En la madrugada de ayer, cuando todavía era noche cerrada, avanzaba yo sin prisa por el monte de Venus (por el monte que cruza la calle Venus, junto al Hospital y la Escuela de Enfermería) camino del trabajo; mientras, la luna llena, apenas velada por la gasa de algunas nubecillas, era en el cielo de occidente una belleza espléndida. Y recordé a algunos poetas que en tiempos recientes han cantado su hermosura, han orado ante su divinidad. Durante la dictadura de Franco, cuando la poesía tenía que ser “un arma cargada de futuro”, los poetas sintieron vergüenza de cantarle a la luna. Luego llegó la transición, y la democracia, y la homologación con Europa. Y los poetas pudieron cantar otra vez a la casta diosa. Casta diva precisamente es el título de un poema de Eloy Sánchez Rosillo, en el cual evoca una noche de su adolescencia, en la casa y los campos de su infancia; una noche de vela y de contemplación casi mística:
La luna, quieta
en el centro del cielo, mi miraba
como mira una madre, con mucho amor, y ungía
con su luz mi inocencia.
Todo mi ser vibraba, entregado al misterio
de aquella noche mágica.
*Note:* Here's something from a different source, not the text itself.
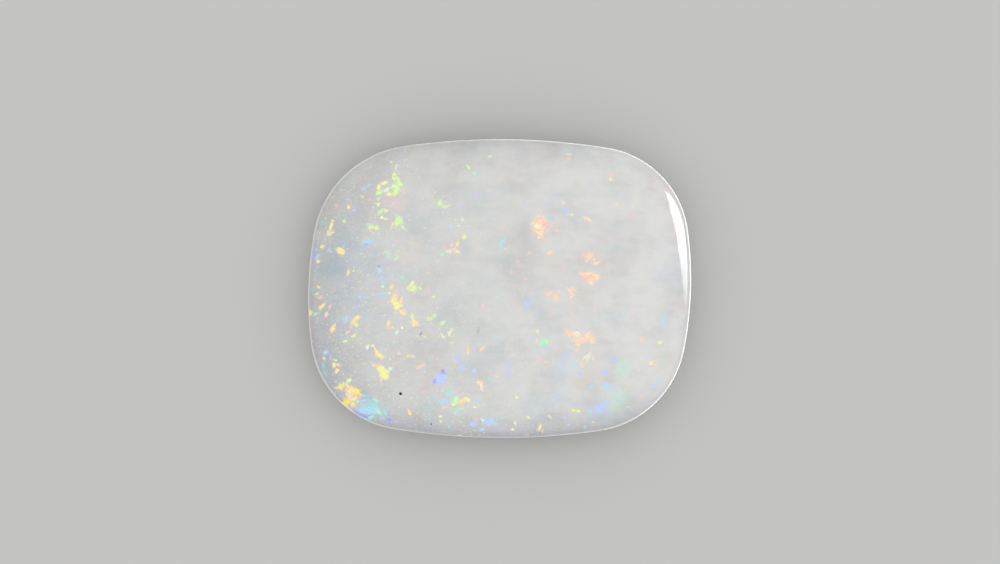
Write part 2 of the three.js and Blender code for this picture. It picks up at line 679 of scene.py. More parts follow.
# %% [markdown]
# ## Clouds
#
# Faint clouds of warm, cool and greenish grey drift through the milk, one to three millimetres across.
# They are soft noises, and each one multiplies the body by a pale tint, so that it stays as faint
# where the body is dark as where it is light. The last one is drawn out sideways, as the layers are
# in which the gel once settled.

# %% Clouds
CLOUDS = [
    # tint, size in mm along X, Y and Z, where its noise starts, and how strong it gets
    ("#faf2f0", (2.6, 2.6, 2.6), (3.0, 0.0, 0.0), 0.7),
    ("#eff4fa", (1.9, 1.9, 1.9), (0.0, 9.0, 0.0), 0.7),
    ("#f3f6f4", (1.4, 1.4, 1.4), (0.0, 0.0, 7.0), 0.6),
    ("#f3f3f5", (1.5, 0.5, 0.6), (5.0, 5.0, 0.0), 0.5),
]
CLOUD_EDGE = (0.45, 0.7)

for hex_colour, size, start, strength in CLOUDS:
    fitted = add(
        opal_tree,
        "ShaderNodeVectorMath",
        {0: in_mm, 1: [1 / side for side in size], 2: start},
        operation="MULTIPLY_ADD",
    ).outputs[0]
    cloud = add(
        opal_tree, "ShaderNodeTexNoise", {"Vector": fitted, "Scale": 1.0, "Detail": 3.0, "Roughness": 0.6}
    ).outputs["Fac"]
    amount = add(
        opal_tree,
        "ShaderNodeMapRange",
        {"Value": cloud, "From Min": CLOUD_EDGE[0], "From Max": CLOUD_EDGE[1], "To Max": strength},
        **smooth,
    ).outputs[0]
    colour = add(
        opal_tree,
        "ShaderNodeMix",
        {0: amount, 6: colour, 7: linear(hex_colour)},
        data_type="RGBA",
        blend_type="MULTIPLY",
    ).outputs[2]
print(len(CLOUDS), "kinds of cloud")

# %% [markdown]
# ## Pinfire
#
# Between the larger flakes the whole stone is full of pinfire: countless specks of up to a fifth of a
# millimetre, most of them so faint that they only make the grey shimmer. They crowd towards the left
# end and the lower edge. They are Voronoi cells in three dimensions, so they cover the sides and the
# back too. A random number decides which cells light up, and the fire zone moves the odds.

# %% Pinfire
PINFIRE_HUES = [
    "lilac", "periwinkle", "sky", "aqua", "mint", "cream", "lime", "lemon", "amber", "peach", "pink",
]
PINFIRE = [
    # cell size in mm, share of the cells that light up where the zone is 0 and where it is 1, strength
    (0.065, 0.15, 0.7, 0.24),
    (0.12, 0.03, 0.3, 0.42),
    (0.22, 0.0, 0.1, 0.35),
]
ZONE_SLOPE = (-0.07, -0.036, 0.0)
ZONE_PATCH = 1.5
ZONE_ENDS = (0.15, 1.0)
SPECK_EDGE = (0.6, 0.25)
LIGHTING_UP = 0.15

patches = add(opal_tree, "ShaderNodeTexNoise", {"Vector": in_mm, "Scale": 1 / ZONE_PATCH, "Detail": 2.0})
slope = add(
    opal_tree, "ShaderNodeVectorMath", {0: in_mm, 1: ZONE_SLOPE}, operation="DOT_PRODUCT"
).outputs["Value"]
likely = add(opal_tree, "ShaderNodeMath", {0: slope, 1: patches.outputs["Fac"]}).outputs[0]
fire_zone = add(
    opal_tree,
    "ShaderNodeMapRange",
    {"Value": likely, "From Min": ZONE_ENDS[0], "From Max": ZONE_ENDS[1]},
    **smooth,
).outputs[0]
for size, fewest, most, strength in PINFIRE:
    chance, hue_place, _, distance = cells(opal_tree, wandering, (size,) * 3)
    odds = add(
        opal_tree, "ShaderNodeMath", {0: fire_zone, 1: most - fewest, 2: chance}, operation="MULTIPLY_ADD"
    ).outputs[0]
    lit = add(
        opal_tree,
        "ShaderNodeMapRange",
        {
            "Value": odds,
            "From Min": 1.0 - fewest,
            "From Max": 1.0 + LIGHTING_UP - fewest,
            "To Max": strength,
        },
        **smooth,
    ).outputs[0]
    speck = add(
        opal_tree,
        "ShaderNodeMapRange",
        {"Value": distance, "From Min": SPECK_EDGE[0], "From Max": SPECK_EDGE[1], "To Max": lit},
        **smooth,
    ).outputs[0]
    fire = family_ramp(opal_tree, PINFIRE_HUES, hue_place)
    colour = add(opal_tree, "ShaderNodeMix", {0: speck, 6: colour, 7: fire}, data_type="RGBA").outputs[2]
print(len(PINFIRE), "sizes of pinfire")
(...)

Y caminé sin rumbo
por los campos, henchido el pecho
de emoción, de entusiasmo; ebrio mi espíritu
del divino fulgor que me daba la luna.
Y el poeta valenciano Carlos Marzal, en un libro de 2004, canta y reza igualmente a la luna de su pueblo (“La luna sobre Serra”), a “la luminaria fiel de los veranos”:
Tú que riges las horas vehementes,
y el ritmo pasional de los desmayos,
ampáranos, ampara
a estos tus hijos incondicionales.
Cuando ya iba yo por la Biblioteca Pública del barrio, otro altozano desde el que mirarla, la luna llena, de oro, ya se quería caer sobre los tejados, se arañaba con las grúas, se enredaba en las ramas de los árboles.
Finalmente, con el mundo turbiamente alumbrado por otra luz más hosca y agresiva, mientras ella se hundía en las ondas de la Mar Océana, yo me hundía en las hondas mazmorras del instituto Saladillo.